E ressaltou: “A gente viver na cidade mais rica do país, e meu filho estar fora da escola é um absurdo. Eu não sei mais onde a gente vai buscar, porque a gente vai à Assembleia dos Deputados e fala que não é lá. Nós vamos à Casa Civil e fala que não é lá para a gente buscar o direito. Nós vamos à casa dos desembargadores e fala que não é lá para a gente buscar os direitos. Eu não sei mais onde buscar o direito do meu filho, porque meu filho está fora da escola. É 2025. Meu filho tem 11 anos, tem que estar matriculado na escola e custeado através da ação civil pública”, destacou.
“Nós não queríamos quebrar a Secretaria da Saúde. A gente não queria fazer isso. Mas a situação da gente é uma situação triste. Triste. Eu não aguento mais”, ressaltou Márcia.
Ela afirmou também que os danos na recepção da Secretaria da Saúde ocorreram depois que ninguém foi conversar com ela e outras mães sobre a situação dos filhos.
“Não veio ninguém a conversar com a gente, não veio secretário, não veio a secretária dele, não veio ninguém. Quando a situação ficou insustentável, nós quebramos janela, macetamos a bancada da Secretaria da Saúde. Nós não queríamos estragar patrimônio, mas nossa situação, que está com nossos filhos, de não ter um tratamento digno, numa escola digna, vem causando tudo isso.”
Mães de crianças autistas protestaram nesta segunda-feira (6)
Arquivo Pessoal
Shirley Botelho estava no protesto com Márcia. Ela não foi levada para a delegacia, mas chegou a passar mal durante a confusão.
Ao g1, ela ressaltou que a situação ocorreu justamente porque ninguém se importou a falar com elas.
“A única coisa completa que tem para o autista é a Ação Civil Pública. E eu estou batendo nisso aí desde 2021, depois que eu peguei o diagnóstico do meu neto. Minha filha já tentou suicídio, meu neto é autista nível 3 de suporte, e eu estou correndo. Protocolei aqui e eles não querem executar. Em maio, eu fiquei três dias aqui, dia 8, 9, e no dia 10. Não tem escola preparada, não tem terapia, não dão medicação, não tem transporte, e os autistas têm crise. Os maiores batem, eles se mutilam”, ressaltou.
Direitos garantidos
Tanto Shirley quanto Márcia estão sendo acompanhadas pelo advogado Adriano Santos.

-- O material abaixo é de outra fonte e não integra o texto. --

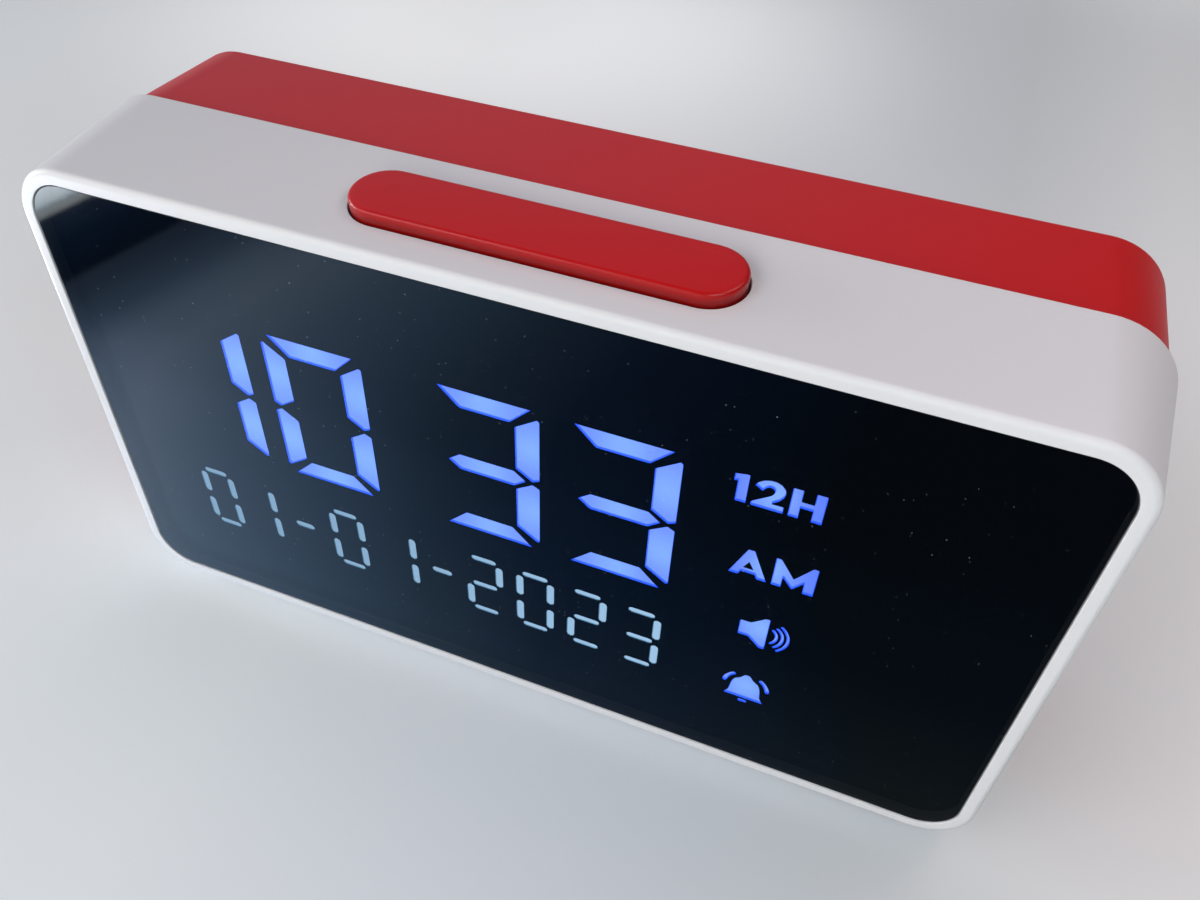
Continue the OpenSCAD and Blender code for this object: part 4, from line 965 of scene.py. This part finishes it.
# Battery door and cells: a red lid lies flush in its recess, with a ribbed thumb dish near its lower
# edge and two lugs at the top. Three AAA cells lie in the bay behind it, head to tail.
door_y, thumb_at, thumb_r, thumb_depth = recess_y, np.array([-22.0, -26.0]), 6.2, 0.8
door = growing(57, 41, 1.0, 4, bay_at)
thumb_edge = disc(thumb_r, 14)
rib_h, rib_pitch = 0.42, 2.2
share = np.concatenate([[1.0], np.linspace(0.98, 0, 26)])[:, None]
flat = thumb_at + share[..., None] * thumb_edge[None]
ribs = rib_h * np.maximum(0, np.cos(2 * math.pi * (flat[..., 1] - thumb_at[1]) / rib_pitch)) ** 2
fade = np.clip((0.86 - share) / 0.12, 0, 1)
depth = back_y - thumb_depth * np.sqrt(np.clip(1 - share ** 2, 0, 1)) * np.ones_like(ribs) + ribs * fade
dish = np.stack([flat[..., 0], depth, flat[..., 1] + mid_z], -1)
rows = ((-0.3, back_y), (-0.15, back_y - 0.05), (-0.05, back_y - 0.14), (0, back_y - 0.3), (0, door_y + 0.1),
        (-0.1, door_y))
door_parts = [
    plate(door(-0.3), [thumb_at + thumb_edge], back_y), skin(dish),
    sides([(door(step), y) for step, y in rows], caps=(False, True))]
hook_half = 4.0
hook = np.array([[door_y + 0.1, 18.1], [door_y + 0.1, 19.9], [19.2, 19.9], [19.2, 23.0], [18.7, 23.0],
                 [18.2, 22.6], [18.2, 18.1]]) + (0, bay_at[1] + mid_z)
for x in (-lug_x, lug_x):
    sides = [np.insert(hook, 0, bay_at[0] + x + s * hook_half, axis=1) for s in (-1, 1)]
    door_parts.append(skin(sides, caps=(True, True)))
lid = make_piece("battery_lid", door_parts, red_plastic, "battery_door", ["battery_door"])

jacket, tree, shader = new_material("cell_jacket", {"Roughness": 0.28, "Metallic": 0.0, "IOR": 1.5})
zone = add_node(tree, "Attribute", attribute_name="glow_painted_shade_or_zone")
zones = add_node(tree, "ValToRGB", {"Fac": (zone, "Fac")})
zones.color_ramp.interpolation = "CONSTANT"
zones.color_ramp.elements[0].color = (0.60, 0.60, 0.62, 1)
zones.color_ramp.elements[1].position = 0.4
zones.color_ramp.elements[1].color = (0.025, 0.03, 0.04, 1)
zones.color_ramp.elements.new(0.8).color = (0.55, 0.30, 0.08, 1)
bare = calc(tree, "LESS_THAN", (zone, "Fac"), 0.4)
place = add_node(tree, "TexCoord"), "Object"
scuff = add_node(tree, "TexNoise", {"Vector": place, "Scale": 700.0, "Detail": 3.0})
gloss = between(tree, scuff, 0, 1, 0.2, 0.38)
feed(tree, shader, {"Base Color": zones, "Metallic": bare, "Roughness": gloss})
cell_rows = [
    (0, -21.7, 0), (4.2, -21.7, 0), (4.45, -21.6, 0), (4.5, -21.4, 1), (5.0, -21.72, 1), (5.2, -21.5, 1),
    (5.25, -21.1, 1), (5.25, 10.0, 1), (5.25, 10.001, 2), (5.25, 21.1, 2), (5.2, 21.5, 2), (5.0, 21.7, 2),
    (4.5, 21.4, 2), (4.45, 21.41, 0), (2.2, 21.45, 0), (1.95, 21.8, 0), (1.9, 22.5, 0), (1.7, 22.75, 0),
    (0, 22.75, 0)]
cell_shift, cell_y, cell_pitch = 1.85, 14.55, 11.4
parts, glows = [], []
for k, way in enumerate((1, -1, 1)):
    centre = np.array([bay_at[0] + way * cell_shift, cell_y, mid_z + bay_at[1] + (k - 1) * cell_pitch])
    rings = [centre + np.insert(disc(r, 9), 0, way * along, axis=1) for r, along, _ in cell_rows]
    parts.append(skin(rings))
    glows.append(np.repeat([value / 2 for _, _, value in cell_rows], len(rings[0])))
cells = make_piece("battery_cells", parts, jacket, "clock", ["batteries"], 40, glows)
spring_wire = metal("spring_wire", (0.58, 0.58, 0.60), 0.22, 1500.0)
dress(spring_wire, "battery_springs")


# Bar springs: two small coils between the switch board and the talk bar. In the clock they shorten as the
# bar goes down, feet with the clock and tops with the bar; here they are made at one length.
def coil(x, r, low, high, turns=4, wire=0.22, sides=8, steps=16):
    """Wire swept along a helix about the line at x in the top's frame. At the angle t its middle is
    (x + r cos t, r sin t), and its height runs evenly from low to high."""
    around = np.linspace(0, 2 * math.pi, sides, endpoint=False)
    out = r + wire * np.cos(around)
    rings = []
    for part in np.linspace(0, 1, turns * steps + 1):
        t = 2 * math.pi * turns * part
        height = low + wire + (high - low - 2 * wire) * part + wire * np.sin(around)[:, None]
        rings.append(on_top(np.column_stack([x + out * math.cos(t), out * math.sin(t)]), height))
    return skin(rings, caps=(True, True))


spring_low, spring_high, spring_x, spring_r = bar_board_top, bar_under - 0.02, 18, 2.2
coils = [coil(x, spring_r, spring_low, spring_high) for x in (-spring_x, spring_x)]
springs = make_piece("bar_springs", coils, spring_wire, None, ["talk_bar_springs"], 60, weighted=False)
foot, head = (Vector(on_top(np.zeros((1, 2)), height)[0]) * mm for height in (spring_low, spring_high))
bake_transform(springs)
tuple(foot)
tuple(head)


# Electronics: two green boards with lights, chips and small parts, joined by a flat cable. They sit
# behind the display and the control strip and are seen only when the clock is opened.
solder_mask, tree, shader = new_material("solder_mask", {"Roughness": 0.3, "IOR": 1.5})
place = add_node(tree, "TexCoord"), "Object"
turn_up = add_node(tree, "Mapping", {"Vector": place, "Rotation": (math.pi / 2, 0, 0)})
tracks = add_node(tree, "TexBrick", {
    "Vector": turn_up, "Color1": (0.012, 0.10, 0.035, 1), "Color2": (0.018, 0.14, 0.05, 1),
    "Mortar": (0.006, 0.06, 0.02, 1), "Scale": 260.0, "Mortar Size": 0.06})
feed(tree, shader, {"Base Color": tracks})
dress(solder_mask, "display_board", "bar_switch_board", "main_board")
dress(moulded_plastic("light_housing", (0.72, 0.70, 0.55), 0.35), "display_leds")
dress(moulded_plastic("header_plastic", (0.62, 0.60, 0.55), 0.5), "ribbon_headers")
dress(moulded_plastic("capacitor_sleeve", (0.02, 0.03, 0.09), 0.3), "capacitors")
dress(moulded_plastic("ribbon_insulation", (0.28, 0.29, 0.32), 0.42, 1800.0), "ribbon_cable")
for name, colour in (("bar_leads", (0.62, 0.50, 0.04)), ("speaker_leads", (0.50, 0.02, 0.015)),
                     ("battery_leads", (0.012, 0.012, 0.012))):
    dress(moulded_plastic(name + "_insulation", colour, 0.42, 1800.0), name)


# Loudspeaker: a pressed basket with a grey ferrite magnet and a black paper cone. It sits behind
# the grille and shows only as a dark round through the holes.
dress(moulded_plastic("ferrite", (0.055, 0.055, 0.06), 0.6, 1500.0, 0.00006, 0.25), "speaker_magnet")
dress(moulded_plastic("paper_cone", (0.012, 0.012, 0.013), 0.8, 1400.0, 0.0001, 0.3), "speaker_cone")

low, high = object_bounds()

Ele ressaltou que elas e outras mães lutam para que se cumpra a Ação Civil Pública que condenou o estado de São Paulo a disponibilizar atendimento adequado nas áreas da saúde, educação e assistência social a pessoas com TEA.
A ação foi proposta pelo Ministério Público do Estado em 2000. A decisão foi dada pelo juiz em 2001 e confirmada pelo Tribunal de Justiça em 2005, tendo transitado em julgado em 2006.
O estado foi condenado a providenciar unidades especializadas próprias e gratuitas para o tratamento de saúde, educacional e assistencial às pessoas com autismo, em regime integral e parcial especializados para todos os residentes em São Paulo.
Desde 2014, houve uma batalha judicial travada pelo estado pela derrubada dos benefícios assegurados pela ação. Até que, em 18 de dezembro de 2023, a Defensoria Pública de SP divulgou que havia obtido decisão favorável no Tribunal de Justiça de São Paulo para manter a condenação decorrente da ação civil pública.
A decisão atendeu a um recurso tanto da Defensoria e do Ministério Público, que também se opôs à extinção dos benefícios.
Na época, o Núcleo Especializado de Direitos da Pessoa Idosa e da Pessoa com Deficiência da Defensoria (Nediped) informou que o estado não havia implementado políticas públicas adequadas para pessoas com TEA.
“Não há serviços no SUS que garantam o atendimento e nem serviços especializados conveniados, tanto que, inclusive, se juntou nesta ação civil pública informação sobre lista de espera nas conveniadas da região de Campinas”, explicaram na época a defensora Renata Flores Tibyriçá e o defensor Rodrigo Gruppi, da coordenação do Nediped, em nota divulgada pela Defensoria.